One straightforward implementation is to make a new worklet type that allows scatters from the input domain to the output domain. However, this can get combinatorially complex. We would either have to pick a single worklet type or re-implement the feature for all potential worklet types.
Instead, this design proposal adds a feature to WorkletBase that allows for any type of scatter operation as it is scheduling its output.
Contents
The Scatter Management Class
First, we introduce a new set of classes to VTK-m to manage the relationship from the input domain to the output domain. These classes are called Scatter* and provide a common interface to the elements required to manage how values from the input domain are mapped to the output domain and vice versa.

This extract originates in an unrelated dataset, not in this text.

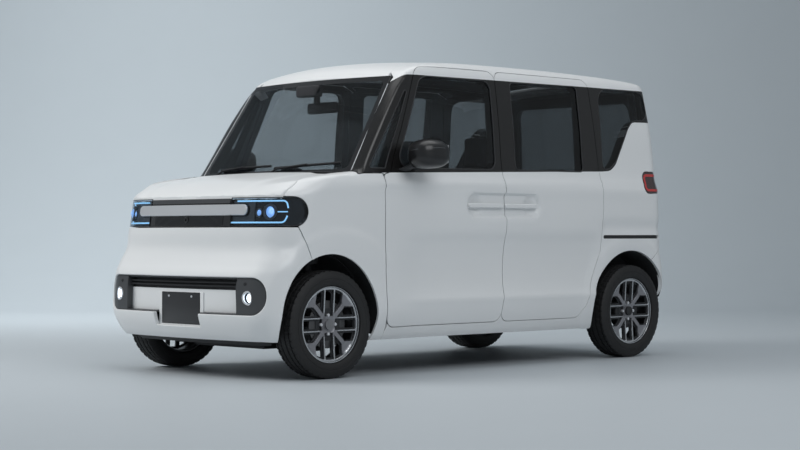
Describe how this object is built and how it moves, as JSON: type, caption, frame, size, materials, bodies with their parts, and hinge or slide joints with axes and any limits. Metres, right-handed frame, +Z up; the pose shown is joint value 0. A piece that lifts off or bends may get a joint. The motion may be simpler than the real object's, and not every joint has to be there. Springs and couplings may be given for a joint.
{
  "type": "kei car",
  "caption": "Small tall wagon with hinged front doors, sliding rear doors, a bonnet, a top-hinged tailgate, steered front wheels and a hollow cabin with seats.",
  "frame": {"origin": "on the ground under the middle of the car's bounding box", "axes": "+X forwards, +Y to the car's left, +Z up"},
  "size_m": [3.3983, 1.8642, 1.7914],
  "materials": {
    "body_paint": "gloss pearl white",
    "tinted_glass": "dark tinted",
    "clear_glass": "light green tint",
    "lamp_red": "dark red lens",
    "lamp_clear": "dark clear lens",
    "black_trim": "gloss black",
    "floor_metal": "satin black",
    "knuckle_iron": "rough cast",
    "engine_metal": "cast alloy",
    "exhaust_steel": "dull steel",
    "seat_cloth": "woven cloth",
    "dash_plastic": "grained",
    "plate_face": "blank",
    "tyre_rubber": "matt rubber",
    "rim_alloy": "dark metallic with machined edges"
  },
  "bodies": {
    "body": {"body_sides": "body_paint", "sliding_doors": "body_paint", "side_glass": "tinted_glass", "windscreen": "clear_glass", "roof_panel": "body_paint", "tail_lamps": "lamp_red", "rear_bumper": "body_paint", "fenders": "body_paint", "front_bumper": "body_paint", "headlamps": "lamp_clear", "grille": "black_trim", "cowl_panel": "black_trim", "firewall": "floor_metal", "floor_pan": "floor_metal", "wheel_housings": "floor_metal", "engine_block": "engine_metal", "fuel_tank": "floor_metal", "front_suspension": "floor_metal", "rear_axle": "floor_metal", "muffler": "exhaust_steel", "front_seats": "seat_cloth", "rear_seat": "seat_cloth", "dashboard": "dash_plastic", "wipers": "black_trim", "front_plate": "plate_face"},
    "bonnet_lid": {"bonnet": "body_paint"},
    "tailgate_lid": {"tailgate": "body_paint", "tailgate_glass": "tinted_glass"},
    "door_left": {"front_door_left": "body_paint", "front_door_glass_left": "clear_glass", "mirror_left": "black_trim"},
    "door_right": {"front_door_right": "body_paint", "front_door_glass_right": "clear_glass", "mirror_right": "black_trim"},
    "steer_left": {"knuckle_left": "knuckle_iron"},
    "steer_right": {"knuckle_right": "knuckle_iron"},
    "hand_wheel": {"steering_wheel": "dash_plastic"},
    "wheel_front_left": {"tyre_front_left": "tyre_rubber", "rim_front_left": "rim_alloy"},
    "wheel_front_right": {"tyre_front_right": "tyre_rubber", "rim_front_right": "rim_alloy"},
    "wheel_rear_left": {"tyre_rear_left": "tyre_rubber", "rim_rear_left": "rim_alloy"},
    "wheel_rear_right": {"tyre_rear_right": "tyre_rubber", "rim_rear_right": "rim_alloy"}
  },
  "joints": [
    {"name": "front_door_left_hinge", "type": "hinge", "parent": "body", "child": "door_left", "pos_m": [0.7731, 0.7185, 0.7], "axis": [0, 0, -1], "range_deg": [0, 70]},
    {"name": "front_door_right_hinge", "type": "hinge", "parent": "body", "child": "door_right", "pos_m": [0.7731, -0.7185, 0.7], "axis": [0, 0, 1], "range_deg": [0, 70]},
    {"name": "bonnet_hinge", "type": "hinge", "parent": "body", "child": "bonnet_lid", "pos_m": [1.14723, 0, 1.07937], "axis": [0, -1, 0], "range_deg": [0, 50]},
    {"name": "tailgate_hinge", "type": "hinge", "parent": "body", "child": "tailgate_lid", "pos_m": [-1.47343, 0, 1.73988], "axis": [0, 1, 0], "range_deg": [0, 85]},
    {"name": "steer_left_pivot", "type": "hinge", "parent": "body", "child": "steer_left", "pos_m": [1.199, 0.588, 0.289], "axis": [0, 0, 1], "range_deg": [-35, 35]},
    {"name": "steer_right_pivot", "type": "hinge", "parent": "body", "child": "steer_right", "pos_m": [1.199, -0.588, 0.289], "axis": [0, 0, 1], "range_deg": [-35, 35]},
    {"name": "hand_wheel_turn", "type": "hinge", "parent": "body", "child": "hand_wheel", "pos_m": [0.50416, -0.35, 1.01135], "axis": [-0.891, 0, 0.454], "range_deg": [-540, 540]},
    {"name": "wheel_front_left_spin", "type": "hinge", "parent": "steer_left", "child": "wheel_front_left", "pos_m": [1.199, 0.64, 0.289], "axis": [0, 1, 0], "continuous": true},
    {"name": "wheel_front_right_spin", "type": "hinge", "parent": "steer_right", "child": "wheel_front_right", "pos_m": [1.199, -0.64, 0.289], "axis": [0, 1, 0], "continuous": true},
    {"name": "wheel_rear_left_spin", "type": "hinge", "parent": "body", "child": "wheel_rear_left", "pos_m": [-1.321, 0.64, 0.289], "axis": [0, 1, 0], "continuous": true},
    {"name": "wheel_rear_right_spin", "type": "hinge", "parent": "body", "child": "wheel_rear_right", "pos_m": [-1.321, -0.64, 0.289], "axis": [0, 1, 0], "continuous": true}
  ],
  "couplings": [
    {"joint": "steer_right_pivot", "follows": "steer_left_pivot", "ratio": 1},
    {"joint": "hand_wheel_turn", "follows": "steer_left_pivot", "ratio": 15}
  ]
}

- Note: I'm not enamored with the name Scatter, but it is the best I could think of. I originally called it Gather, but then I realized that each output can only access one input whereas an input can go to any number of outputs. That is a scatter. Other alternatives are Map (too easy to confuse with the map name of the worklets), Remap (marginally better, but not much), or InputToOutput (not bad but perhaps confusing with the from/to element of the topology map worklet). --Kmorel (talk) 19:04, 8 November 2015 (EST)

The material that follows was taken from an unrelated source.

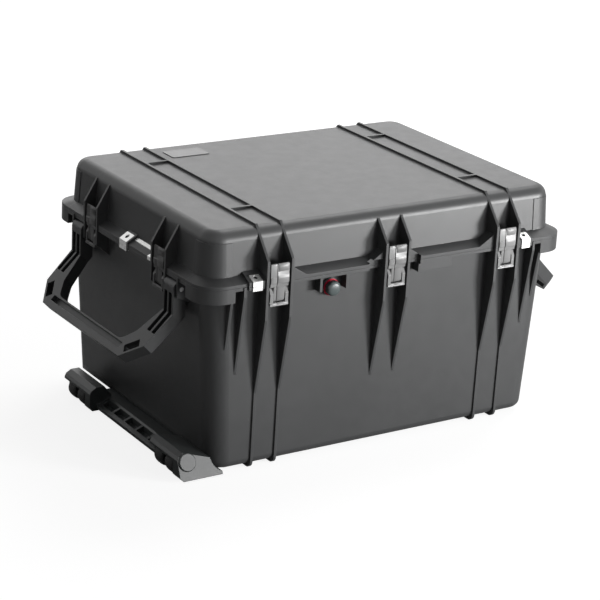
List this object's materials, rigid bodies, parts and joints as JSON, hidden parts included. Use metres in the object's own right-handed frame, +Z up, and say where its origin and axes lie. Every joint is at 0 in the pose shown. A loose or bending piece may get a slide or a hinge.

A Scatter class essentially provides two arrays. The first array is an output to input map that for every element in the output retrieves the corresponding element in the input. (For topology maps, both output and input elements are the 'to' topology elements.) The second array is a visit index that for two output elements that point to the same input element, provides a unique index for that pairing. Here is an example of what a Scatter class' interface would look like.
class ScatterIdentity
{
public:
typedef vtkm::cont::ArrayHandleCounting<vtkm::Id> OutputToInputMapType;
OutputToInputMapType GetOutputToInputMap(vtkm::Id numInputElements) const;
typedef vtkm::cont::ArrayHandleConstant<vtkm::IdComponent> VisitArrayType;
VisitArrayType GetVisitArray(vtkm::Id numInputElements) const;
vtkm::Id GetNumberOfOutputValue(vtkm::Id numInputElements) const;
};
The Scatter classes abstract away everything required to create indices into the two arrays the dispatcher needs to execute the worklet. Initially there will be three classes created: ScatterIdentity, ScatterUniform, and ScatterCount. We can create other types of scatter classes as the need arises.
Identity Scatter
ScatterIdentity produces a 1-to-1 mapping from the input domain to the output domain. This replicates the current behavior of the worklets.

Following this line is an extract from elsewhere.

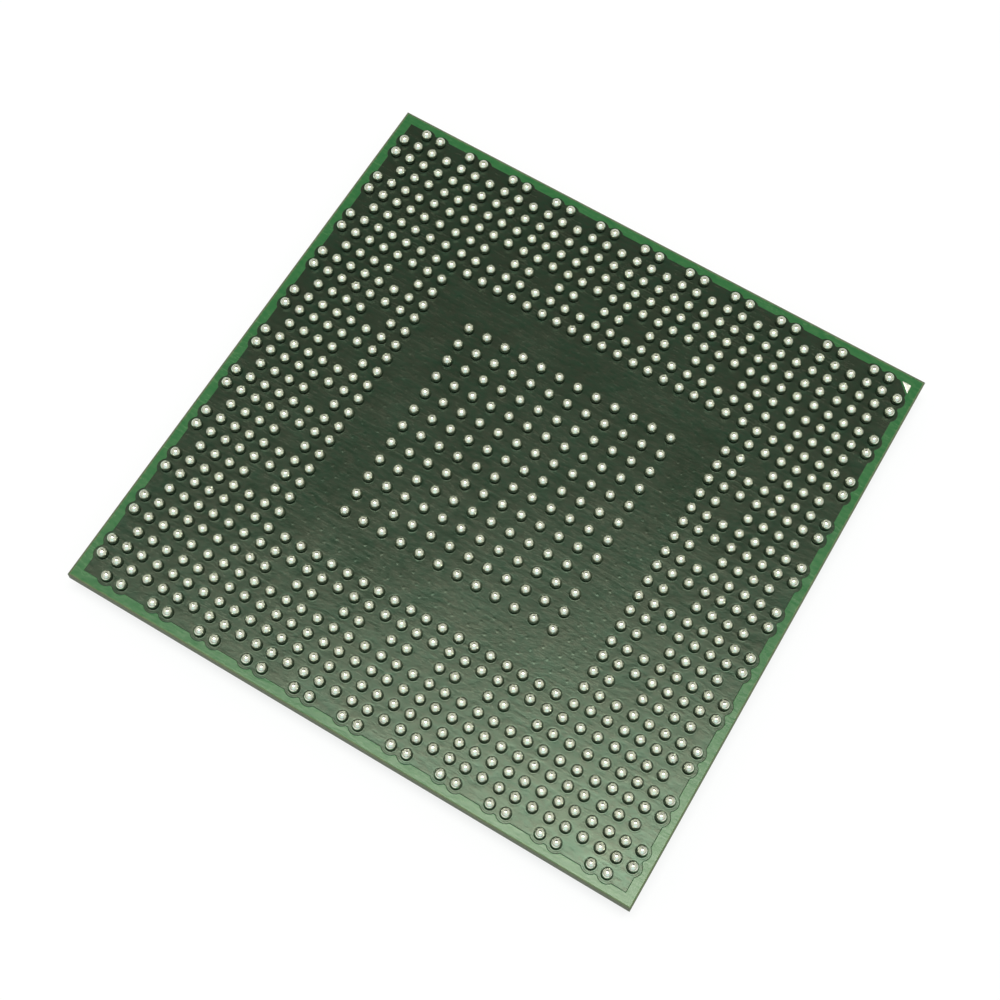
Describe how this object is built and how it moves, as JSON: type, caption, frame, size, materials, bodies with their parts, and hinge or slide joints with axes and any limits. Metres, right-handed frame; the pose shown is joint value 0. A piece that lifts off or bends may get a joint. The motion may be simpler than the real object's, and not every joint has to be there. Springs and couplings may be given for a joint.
{
  "type": "bga chip",
  "caption": "Flip-chip ball grid array package: square green substrate with solder balls on one side, and a bare die with small capacitors on the other.",
  "frame": {"origin": "centre of the back face of the die, which is the lowest face of the part as it lies ball side up", "axes": "+Z out of the ball side, square to the substrate; X and Y along the edges of the substrate, with the corner marker at +X +Y"},
  "size_m": [0.029, 0.029, 0.0018],
  "materials": {
    "laminate": "sawn edge of glass-fibre laminate",
    "copper": "etched copper foil",
    "marker": "solder-coated copper, satin",
    "ball_side_mask": "semi-gloss green solder mask",
    "die_side_mask": "semi-gloss green solder mask",
    "silicon": "polished back of the die",
    "solder": "satin solder",
    "solder_ball": "bright solder with a fine grain",
    "underfill": "cured epoxy",
    "ceramic": "matt ceramic",
    "tin": "satin tin plating"
  },
  "bodies": {
    "root": {"laminate": "laminate", "copper_plane": "copper", "ball_pads": "copper", "corner_marker": "marker", "ball_side_mask": "ball_side_mask", "balls_row_1": "solder_ball", "balls_row_2": "solder_ball", "balls_row_3": "solder_ball", "balls_row_4": "solder_ball", "balls_row_5": "solder_ball", "balls_row_6": "solder_ball", "balls_row_7": "solder_ball", "balls_row_8": "solder_ball", "balls_centre": "solder_ball", "die_side_mask": "die_side_mask", "silicon_die": "silicon", "die_bumps": "solder", "underfill": "underfill", "capacitor_pads": "copper", "capacitor_solder": "solder", "capacitor_bodies": "ceramic", "capacitor_end_caps": "tin"}
  },
  "joints": []
}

The implementation of ScatterIdentity is simple. The output to input map simply returns the index. This can be done with an ArrayHandleCounting, but we may want to make a second array handle that removes the addition of the "staring value" (which is always zero). The visit array is simply an ArrayHandleConstant with a value of 1.
Uniform Scatter
ScatterUniform produces a 1-to-N mapping from the input domain to the output domain where N is the same for all inputs. The N is specified as a constructor argument. If N is set to 1, then ScatterUniform behaves identically to ScatterIdentity but slightly less efficiently.
The implementation of ScatterUniform is straightforward. The output to input map returns the index times N. This can be done with a class like ArrayHandleCounting that supports a step. (Perhaps we will change ArrayHandleCounting to support that.) The visit array is an ArrayHandleConstant with a value of N.
Counting Scatter
ScatterCount produces a 1-to-N mapping from the input domain to the output domain where N can vary for each input. The constructor takes an ArrayHandle containing for each input the count of outputs being created.
The implementation of ScatterCount can follow the implementation we have basically followed for isosurface algorithms. The basic implementation is as follows. A prefix sum converts the count array to a map from input to output. A parallel find operation can then flip this from output to input. Finally, a segmented prefix sum can generate the visit index.
Using Scatters in Dispatcher Invoke
The DispatcherBase class needs to have the Scatter class added as one of its template arguments. Likewise, an instance of the scatter class is passed as a constructor argument. Classes like DispatcherMapField and DispatcherMapTopology also will have a scatter template argument and constructor argument. The template argument defaults to ScatterIdentity so the behavior will be the same as currently if the scatter class is not specified.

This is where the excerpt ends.